Like many of the Indian nations in Ohio, the Miamis were French allies until British traders moved into the Ohio Country, around 1740. When the French forced the British out of Ohio, the Miamis again allied themselves with the French until the British victory in the French and Indian War.
As the once French trading posts became British forts, many Miami Indians moved to present-day Indiana to avoid further battles with the more powerful British. During the American Revolution, the Miamis, who were especially fearful of additional white settlers moving into the Ohio Country, fought with the British against the Americans. After the defeat of the British, the Miami Indians continued fighting the American settlers and military outposts.
For some years after the war, there was a dispute between the United States and England over some of the terms in the treaty. Until the matter was settled, the British kept Detroit and other American frontier posts.
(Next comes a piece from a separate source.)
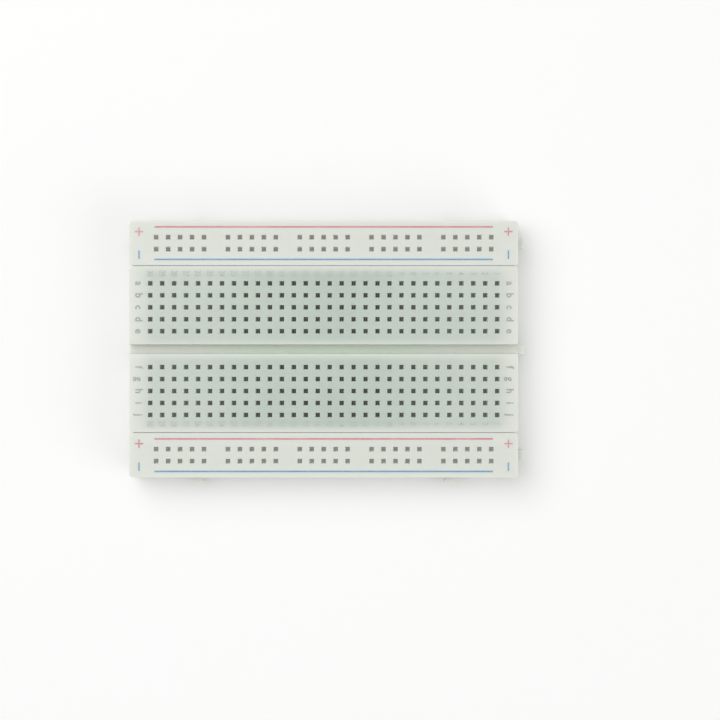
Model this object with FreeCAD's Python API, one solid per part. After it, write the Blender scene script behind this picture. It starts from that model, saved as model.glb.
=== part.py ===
"""Half-size solderless breadboard: a terminal strip between two bus strips, joined edge to edge by dovetails.

Millimetres. +X runs from column 30 to column 1, +Y from row j to row a, and +Z out of the tie-point face.
The origin is under the middle of the tie-point grid, on the underside of the release liner.

Each strip is a moulding with a square hole for every tie point. Under the holes are narrow chambers, open
below, that hold the spring clips: one clip to five tie points on the terminal strip, and one clip to a whole
row on a bus strip. Foam tape closes the chambers, and a paper liner covers its adhesive.
"""

import FreeCAD, Part

import os

from FreeCAD import Vector

# Tie-point grid
PITCH = 2.54
COLUMNS = 30
BANK_ROWS = 5  # rows a to e, and rows f to j
BANK_GAP = 7.62  # row e to row f, which a dual in-line package straddles
BUS_GROUPS = 5
BUS_GROUP_HOLES = 5
BUS_GROUP_STEP = 6  # pitches from one group of bus holes to the next

# Mouldings
END_MARGIN = 4.42  # last column's centre to the strip's end
TERMINAL_MARGIN = 3.72  # outer row's centre to the terminal strip's edge
BUS_MARGIN = 3.48  # outer row's centre to the bus strip's edge
BODY_HEIGHT = 8.5
ROOF = 1.9  # plastic above the clip chambers
RIB = 0.54  # plastic between neighbouring chambers
STRIP_GAP = 0.06
CORNER_RADIUS = 0.8
RIM_RADIUS = 0.15

# Tie-point holes: a square throat with a funnel mouth
THROAT = 0.9
MOUTH = 1.12
FUNNEL_DEPTH = 0.22

# Channel between the banks, open at both ends
CHANNEL_WIDTH = 2.0
CHANNEL_DEPTH = 2.2

# Dovetail tabs and the slots that they fit
TAB_ROOT = 1.5
TAB_TIP = 2.3
TAB_REACH = 1.4
TAB_CHAMFER = 0.35
TAB_SETBACK = 2.9  # top face down to the top of a tab
TAB_END_DISTANCE = 14.4  # strip's end to the tabs on its long side
TAB_CLEARANCE = 0.12

# Spring clips, folded from strip
CLIP_THICKNESS = 0.2
CLIP_SIDE_CLEARANCE = 0.06
CLIP_END_CLEARANCE = 0.15
CLIP_HEADROOM = 0.45  # clip below the chamber's roof
FINGER_GAP = 0.6
KNEE_HEIGHT = 1.3
FLARE_HEIGHT = 1.1
PINCH_GAP = 0.2
TIP_OVERHANG = 0.05  # finger tips stand this far outside the throat on each side

# Backing
LINER_THICKNESS = 0.12
LINER_INSET = 0.15
FOAM_THICKNESS = 1.0
FOAM_INSET = 0.3

# Printed marking on the bus strips
INK_THICKNESS = 0.03
STRIPE_WIDTH = 0.3
STRIPE_INSET = 1.3  # strip's edge to the stripe's centre
STRIPE_OVERHANG = 0.35  # stripe past the centre of the last hole
SIGN_LENGTH = 1.8
SIGN_WIDTH = 0.25
SIGN_END_DISTANCE = 2.05  # strip's end to the sign's centre
SIGN_OFFSET = 2.45  # strip's middle line to the sign's centre

# Worked out from the values above
CUT_PAST = 0.5  # how far a cutter runs past the face that it opens
STRIP_LENGTH = (COLUMNS - 1) * PITCH + 2 * END_MARGIN
BANK_SPAN = (BANK_ROWS - 1) * PITCH
TERMINAL_WIDTH = BANK_GAP + 2 * BANK_SPAN + 2 * TERMINAL_MARGIN
BUS_WIDTH = PITCH + 2 * BUS_MARGIN
BUS_CENTRE = TERMINAL_WIDTH / 2 + STRIP_GAP + BUS_WIDTH / 2
BOARD_WIDTH = 2 * BUS_CENTRE + BUS_WIDTH
BASE = LINER_THICKNESS + FOAM_THICKNESS
TOP = BASE + BODY_HEIGHT
CEILING = TOP - ROOF
TAB_TOP = TOP - TAB_SETBACK
TAB_X = STRIP_LENGTH / 2 - TAB_END_DISTANCE
CHAMBER_WIDTH = PITCH - RIB
CLIP_WIDTH = CHAMBER_WIDTH - 2 * CLIP_SIDE_CLEARANCE
CLIP_TOP = CEILING - CLIP_HEADROOM
FINGER_WIDTH = PITCH - FINGER_GAP
CHAMBER_END = FINGER_WIDTH / 2 + CLIP_END_CLEARANCE  # last hole's centre to the end of its chamber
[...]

This encouraged the Indians. At the conclusion of the American Revolution, they had been astonished and alarmed to find that the Americans had "laid the king on his back." With their major supplier having lost the fight, what would happen to them? Thanks to British agents and traders still in the area, they encouraged them to make good their boast that "no white cabin should smoke beyond the Ohio."
One of the great leaders of the Miami was called Little Turtle. He lead a force of Miamis and other Indians to a victory over two American armies. They defeated the army of General Josiah Harmar in 1790 and the army of General Arthur St. Clair in 1791. It was these 2 defeats of the American army that ultimately lead to the total defeat of all the Indian nations then in Ohio. Revenge for these defeats came from President George Washington, who sent General Anthony Wayne with a superior force into the Ohio valley.
General Anthony Wayne finally defeated the Miamis and other Ohio Indians at the Battle of Fallen Timbers in 1794. They surrendered most of their lands in Ohio with the signing of the Treaty of Greeneville. In 1818, the United States forced the Miami Indians to give up their last reservation in Ohio. Most of these people settled in Indiana, but the United States removed them to Kansas during the late 1820s.
Note: There is no relationship between the Miami Indians and the city of Miami, Florida. It is just a coincidence that there are 2 words that sound alike. Both terms were used by Native Americans, but meant entirely different things. The term referring to the Native Americans meant "allies" or "mother" and the term referring to Miami Florida came from the Tequesta (a Native American tribe living in southern Florida and the Keys) word Maymi, which may have meant "wide lake."